No matter what type of book you are writing, starting with a clear understanding of your dominant style makes the entire writing process smoother. You spend less time second-guessing your tone and more time getting words on the page.
Common Mistakes With Writing Styles
- Mixing formal and informal language randomly. Pick a register and stay consistent. A casual blog post that suddenly drops into academic syntax jolts the reader.
- Using descriptive writing as filler. Three paragraphs about the sunset are only justified if the sunset matters to the story or argument.
- Confusing persuasive with aggressive. Good persuasive writing builds a case with evidence. Bad persuasive writing shouts, manipulates, and insults the opposition.
- Writing technical content like a novel. User documentation is not the place for metaphor. Save your creativity for creative projects.
- Ignoring your audience’s expectations. A reader who picks up a thriller expects tight, propulsive narrative. A reader opening a textbook expects clear expository structure. Violating those expectations without a deliberate artistic reason frustrates readers.
How Does AI Affect Writing Style?
AI writing tools have made it faster than ever to produce text — but they have also raised important questions about voice and originality.
The biggest risk with AI-assisted writing is style flattening.
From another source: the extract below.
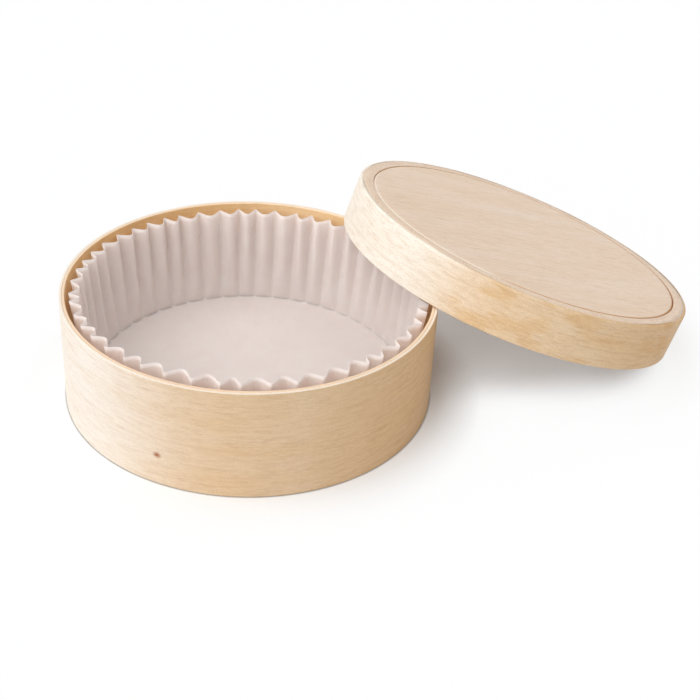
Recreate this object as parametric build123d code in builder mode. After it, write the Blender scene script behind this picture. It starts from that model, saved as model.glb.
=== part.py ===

Most AI models default to a generic, pleasant, mid-formality tone. If you accept AI output without revision, your work starts sounding like everyone else’s AI output.
The solution is to use AI as a starting point, not a finish line. Generate drafts quickly, then revise them in your voice. Adjust the word choices, restructure the sentences, and inject the specific details and opinions that make your writing yours.
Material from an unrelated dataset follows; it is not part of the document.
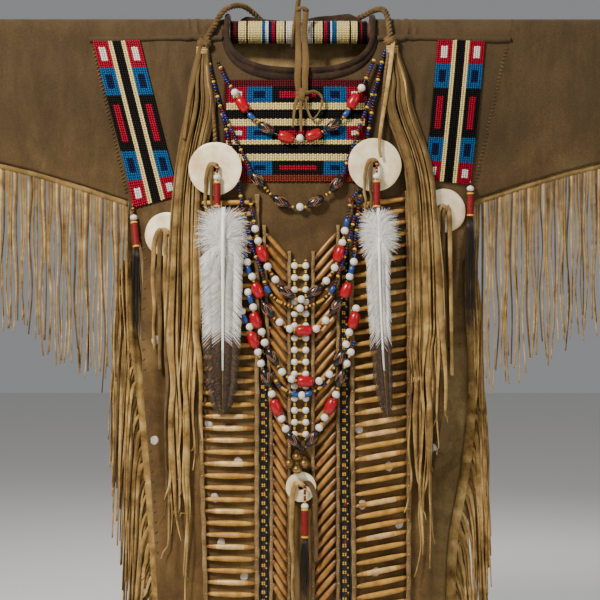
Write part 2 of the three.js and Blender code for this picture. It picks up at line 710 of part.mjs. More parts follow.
for (const [name, bundle] of Object.entries(BUNDLES)) {
  const { root, strands } = bundle;
  for (const layer of [0, 1]) {
    const count = strands.length;
    const liftTop = root.lift + layer * 4.4;
    const stations = Array.from({ length: count + 1 }, (_, k) => {
      const x = root.x + lerp(-root.half, root.half, k / count);
      return {
        front: onFront(x, root.z - 8, liftTop + 3.7), back: onFront(x, root.z - 8, liftTop),
        topFront: onFront(x, root.z, liftTop + 3.7), topBack: onFront(x, root.z, liftTop),
      };
    });
    const wide = vec(1, 0, 0);
    const grown = strands.map((s, k) => {
      const shift = layer * 4.2;
      const below = s.end + layer * (60 + 50 * spread(k, 11));
      const at = (x, z, lift, width) => section(onFront(x, z, lift).add(vec(shift, 0, 0)), wide, width, 1.8);
      const near = liftTop + 1.4;
      return [
        at(s.a, BUNDLE_LEVELS.a, near + 0.5, 5.6),
        at(s.b, BUNDLE_LEVELS.b + 25, 11.5 + layer * 5.5, 6),
        at(s.c, BUNDLE_LEVELS.c, s.lift + layer * 5.5, 6),
        at(s.c + 3 * spread(k, 12), below, s.lift - 1 + layer * 5.5, 3),
      ];
    });
    add(`shoulder_thongs_${name}_${layer ? 'front' : 'back'}`, comb(stations, grown), 'thong');
  }
}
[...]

Over 2,147 authors have used Chapter to write more than 5,000 books — and the platform is designed to preserve individual style rather than override it. That distinction matters. Featured in USA Today and the New York Times, Chapter lets you set tone parameters, adjust formality levels, and maintain consistent voice across an entire manuscript.
FAQ
What Are the 4 Main Styles of Writing?
The four main styles of writing are narrative, descriptive, expository, and persuasive. Narrative writing tells stories. Descriptive writing creates sensory-rich pictures. Expository writing explains concepts using facts. Persuasive writing argues a position and aims to convince the reader. Most real-world writing combines two or more of these styles.
What Is the Most Common Writing Style?
The most common writing style is expository writing. You encounter it in news articles, textbooks, business emails, blog posts, and instructional content. Any time someone explains a concept, defines a term, or walks you through a process without injecting personal opinion, they are using expository style.
How Do You Identify a Writer’s Style?
You identify a writer’s style by examining their word choice, sentence length, tone, point of view, and use of figurative language. Read a passage aloud and notice the rhythm. Short, punchy sentences suggest a minimalist style. Long, layered sentences suggest a literary style. The specific words an author chooses — formal or casual, abstract or concrete — reveal their stylistic fingerprint.
Can You Have More Than One Writing Style?
You can absolutely have more than one writing style. Most professional authors adapt their style to fit different projects and audiences. A novelist might write spare, terse thrillers and lush, descriptive literary fiction. A nonfiction writer might shift between conversational blog posts and formal academic papers. Versatility is a strength, not a weakness.
What Is the Difference Between Writing Style and Writing Voice?
Writing style refers to the techniques and conventions you use — sentence structure, word choice, paragraph length, and tone. Writing voice is the personality that comes through your writing — the quality that makes your work sound like you. Style is the craft. Voice is the character behind the craft. You can change your style deliberately. Your voice evolves more organically over time.